A pious Jew must utter a curse when passing near a Gentile cemetery, whereas he must bless God when passing near a Jewish cemetery.  A similar rule applies to the living; thus, when seeing a large Jewish population a devout Jew must praise God, while upon seeing a large Gentile population he must utter a curse.  Nor are buildings exempt: the Talmud lays down that a Jew who passes near an inhabited non-Jewish building must ask God to destroy it, whereas if the building is in ruins he must thank the Lord of Vengeance.  ...  It became customary to spit (usually three times) upon seeing a church or a crucifix....  There is also a series of rules forbidding any expression of praise for Gentiles or for their deeds....  (Israel Shahak, 1994, p. 93)

What we have seen farther above, then, is that in the time of Khmelnytsky, Jews were given near-absolute powers over Ukrainians, and that through the exercise of these powers they ruthlessly reduced Ukrainians to conditions described by Shahak in such words as "utterly enslaved peasantry" or "utter serfdom, hardly distinguishable from outright slavery."  And what we have just seen in the above sampling of Jewish religious laws is that the all-powerful Jew lived and breathed an ideology that permitted — and more typically even commanded — him to kill Ukrainians, deny them medical treatment, work them like animals, rape them, defraud them, curse them.  The Ukrainian was little better than a beast of burden and had small protection from whatever abuse his Jewish overlord chose to heap on him, or whatever extortion he chose to practice upon him.  And so it is particularly the existence and implementation of such Jewish religious laws against Gentiles in general — and thus also against Ukrainians in particular — as those mentioned above that justifies Shahak's describing Jews at the time of the Khmelnytsky rebellion as being superstitious, fanatical, stifling, exploitative, and oppressive:

In the period of 1500-1795, one of the most superstition-ridden in the history of Judaism, Polish Jewry was the most superstitious and fanatic of all Jewish communities.  The considerable power of the Jewish autonomy was used increasingly to stifle all original or innovative thought, to promote the most shameless exploitation of the Jewish poor by the Jewish rich in alliance with the rabbis, and to justify the Jews' role in the oppression of the peasants in the service of the nobles.  (Israel Shahak, 1994, p. 63)

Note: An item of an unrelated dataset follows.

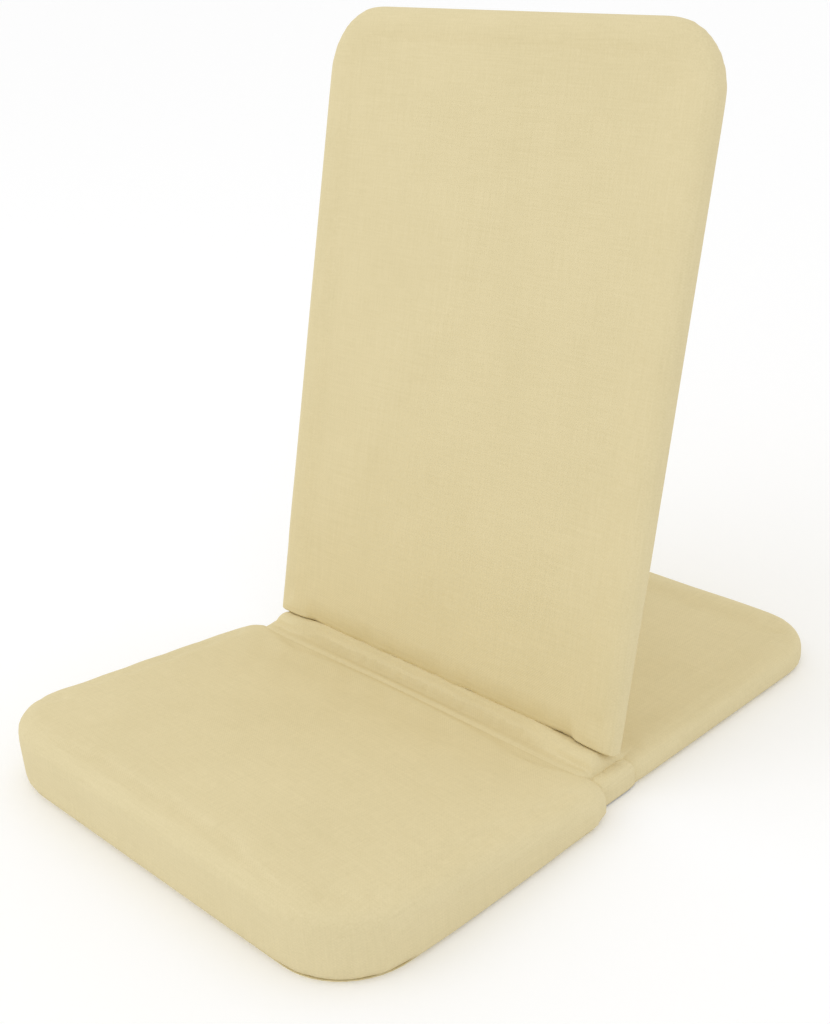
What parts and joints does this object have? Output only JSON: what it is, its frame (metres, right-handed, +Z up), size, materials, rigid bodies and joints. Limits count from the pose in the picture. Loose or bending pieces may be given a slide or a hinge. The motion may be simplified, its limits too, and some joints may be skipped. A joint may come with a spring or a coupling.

The above picture of Jewish culture in Ukraine, then, has been entirely banned from your book and replaced instead by a buoyant Broadway-musical stage set which is unreal and whose presentation serves to obscure the chief underlying causes of the Khmelnytsky rebellion, and thus serves also to perpetuate the popular view that the rebellion was a spontaneous outburst of anti-Semitism.


Conclusion

In conclusion, I am disappointed to find that a history of Ukraine written by a faculty member at Canada's most prestigious university shows unmistakable signs of being anti-Ukrainian.  The anti-Ukrainian perversion of history, it seems to me, is already broadcast far and wide in our society, so that it needs no reinforcement from the halls of academe, and being wrong, it deserves none.  Surely the one place that the Ukrainian view should at least be given a rare hearing would be from the lips of an academic teaching Ukrainian history in the most prominent academic forum in the nation — but instead, that forum is used to echo, and thus to inculcate even more strongly, calumnies concerning Ukraine.

Thus, I question your suitability for the position that you occupy, and I urge Ukrainians generally to recognize that the role you have chosen to play is both hostile to truth and harmful to Ukrainian interests.